In 2015 Weatherill went to the Paris climate conference and boasted of the “big international experiment” his state was running on clean energy. On March 17 we will get the results directly from the laboratory rats — and it will tell us much about how the energy battle will play out in Canberra. If Weatherill is trounced, Shorten and Labor will not relish being accused of taking the same experiment to the nation.
The Turnbull government must somehow signal that energy affordability and reliability will trump Paris targets. At the moment it is trying to be all things to all people — like Labor — and arguing its national energy guarantee will ensure emissions reductions occur with less disruption than under Shorten’s plan. Exiting Paris would provide dramatic differentiation and start the right argument, but finding a way to foster investment in power generation is a much more intractable problem given business must plan for the likelihood of a carbon price under future Labor governments.
Besides, Turnbull could not walk away from Paris; he has invested too much through the years on climate gestures. As they have been for a decade, he and the Coalition are stuck in a cleft stick on climate and energy policy.
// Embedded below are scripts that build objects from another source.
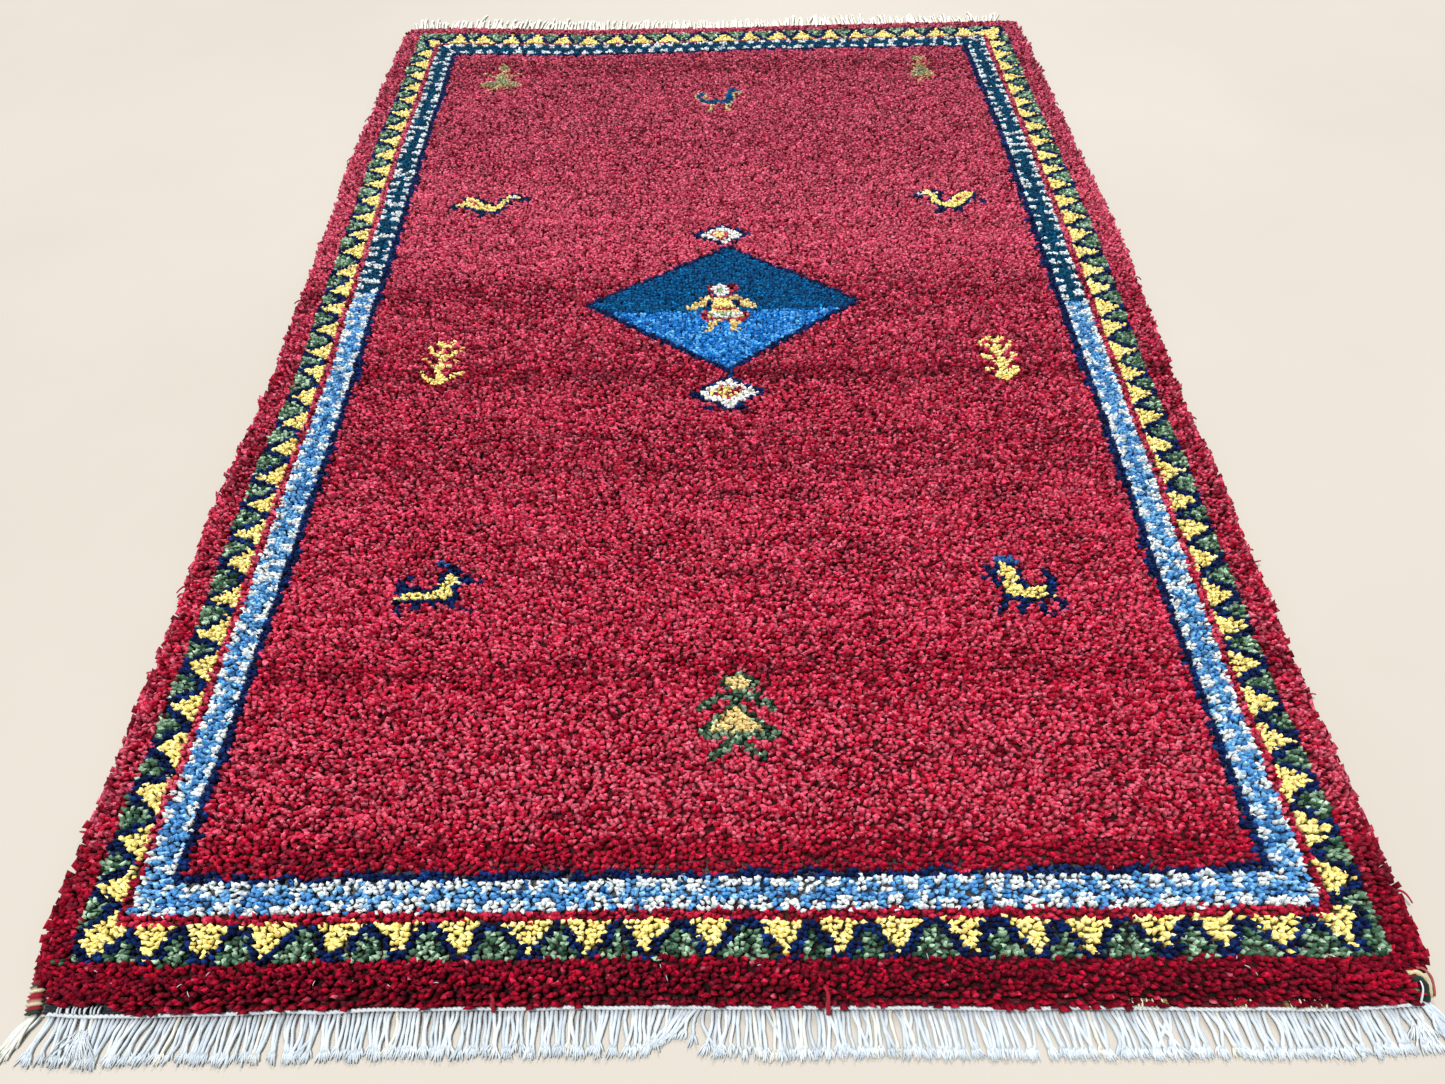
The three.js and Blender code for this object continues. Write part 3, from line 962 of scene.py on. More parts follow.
# ---------------------------------------------------------------- foundation
def foundation():
    """The woven ground under the pile: one closed sheet, with the backs of the knots in low ridges underneath. Its
    upper side lies hidden among the tufts and is coarser, painted dark as the shade down between the tufts.
    """
    fx, fy = 132, 138
    gu, gv = np.meshgrid(np.arange(fx + 1) * NX / fx, np.arange(fy + 1) * NY / fy)
    x, y = place(gu, gv, inset=5.2, end_inset=3.2, wear=0.3)
    cu = np.clip(np.round(gu - 0.5).astype(int), 0, NX - 1)
    cv = np.clip(np.round(gv - 0.5).astype(int), 0, NY - 1)
    code = CHART[cv, cu].ravel()
    tone, _, _, _ = yarn(gu.ravel(), gv.ravel(), code, np.random.default_rng(7))
    n = gu.size
    iy, ix = np.indices(gu.shape)
    rim_away = np.minimum(np.minimum(ix, fx - ix), np.minimum(iy, fy - iy))
    height = np.where(rim_away < 1, 3.3, 9.0) + 0.2 * lattice(gu, gv, 9, 9, 71)
    top = np.stack([x.ravel(), y.ravel(), height.ravel()], 1)
    low = np.stack([x.ravel(), y.ravel(), 0.3 + 0.35 * ((ix + iy) % 2).ravel()], 1)
    idx = np.arange(n).reshape(gu.shape)
    a, b, c, d = idx[:-1, :-1].ravel(), idx[:-1, 1:].ravel(), idx[1:, 1:].ravel(), idx[1:, :-1].ravel()
    down = np.concatenate([np.stack([a, c, b], 1), np.stack([a, d, c], 1)]) + n
    core = idx[2:-1:2, 2:-1:2]
    a, b, c, d = core[:-1, :-1].ravel(), core[:-1, 1:].ravel(), core[1:, 1:].ravel(), core[1:, :-1].ravel()
    up = [np.stack([a, b, c], 1), np.stack([a, c, d], 1)]
    # between the fine rim and the coarse core, side by side, all the way round
    for fine, coarse in (
        (idx[0, :], core[0, :]), (idx[:, -1], core[:, -1]), (idx[-1, ::-1], core[-1, ::-1]), (idx[::-1, 0], core[::-1, 0]),
    ):
        f = fine[2:-2]
        p, q, r = f[0:-1:2], f[1::2], f[2::2]
        up += [np.stack([p, q, coarse[:-1]], 1), np.stack([q, coarse[1:], coarse[:-1]], 1), np.stack([q, r, coarse[1:]], 1)]
        up.append(np.array([[fine[0], fine[1], coarse[0]], [fine[1], fine[2], coarse[0]], [fine[-3], fine[-2], coarse[-1]], [fine[-2], fine[-1], coarse[-1]]]))
    up = np.concatenate(up)
    rim = np.concatenate([idx[0, :], idx[1:, -1], idx[-1, -2::-1], idx[-2:0:-1, 0]])
    nxt = np.roll(rim, -1)
    wall = np.concatenate([np.stack([rim, rim + n, nxt + n], 1), np.stack([rim, nxt + n, nxt], 1)])
    tris = np.concatenate([up, down, wall])
    # painted shade on the upper side, the knot backs' own colour on the underside
    col = np.concatenate([tone * 0.16, tone * 0.8])
    px = (gu.ravel() / NX) * 0.48 + 0.01
    py = gv.ravel() / NY * 0.96 + 0.02
    both = np.concatenate([np.stack([px, py], 1), np.stack([px + 0.5, py], 1)])
    # The rim is a narrow ribbon between the two halves of the map.
    corner = tris.ravel()
    uvs = both[corner]
    k = (len(up) + len(down)) * 3
    uvs[k:, 0] = 0.495 + 0.006 * (corner[k:] >= n)
    used = np.unique(corner)
    renumber = np.full(2 * n, -1)
    renumber[used] = np.arange(len(used))
    ob = make_mesh("foundation", np.concatenate([top, low])[used], renumber[tris], col[used], uvs, BACK)
    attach(ob, "root")
    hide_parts("rug_pile")
    return ob


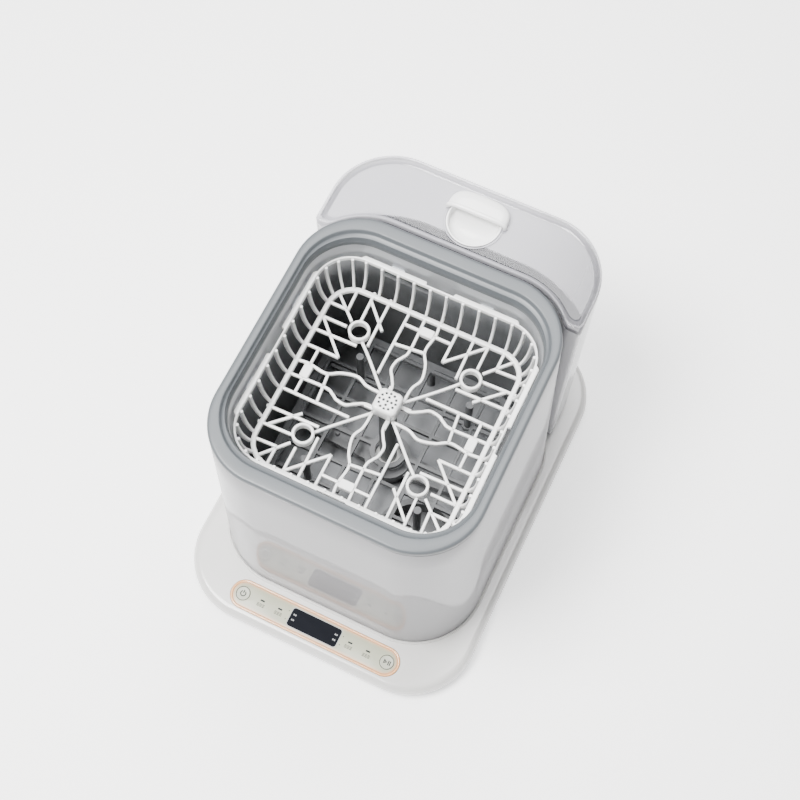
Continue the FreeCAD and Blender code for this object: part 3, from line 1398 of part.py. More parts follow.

Yet this much is clear: the more they diverge from Labor’s climate activism and renewable energy push and the more they support affordable and reliable electricity, the more support they will win from the mainstream and the fewer votes they will bleed to parties on the far right. They need to unleash conservative instincts for tough political battles or they will drift to oblivion. And their two best conservative advocates — Abbott and Joyce — will be on the backbench, in the bad books, wounded and brooding.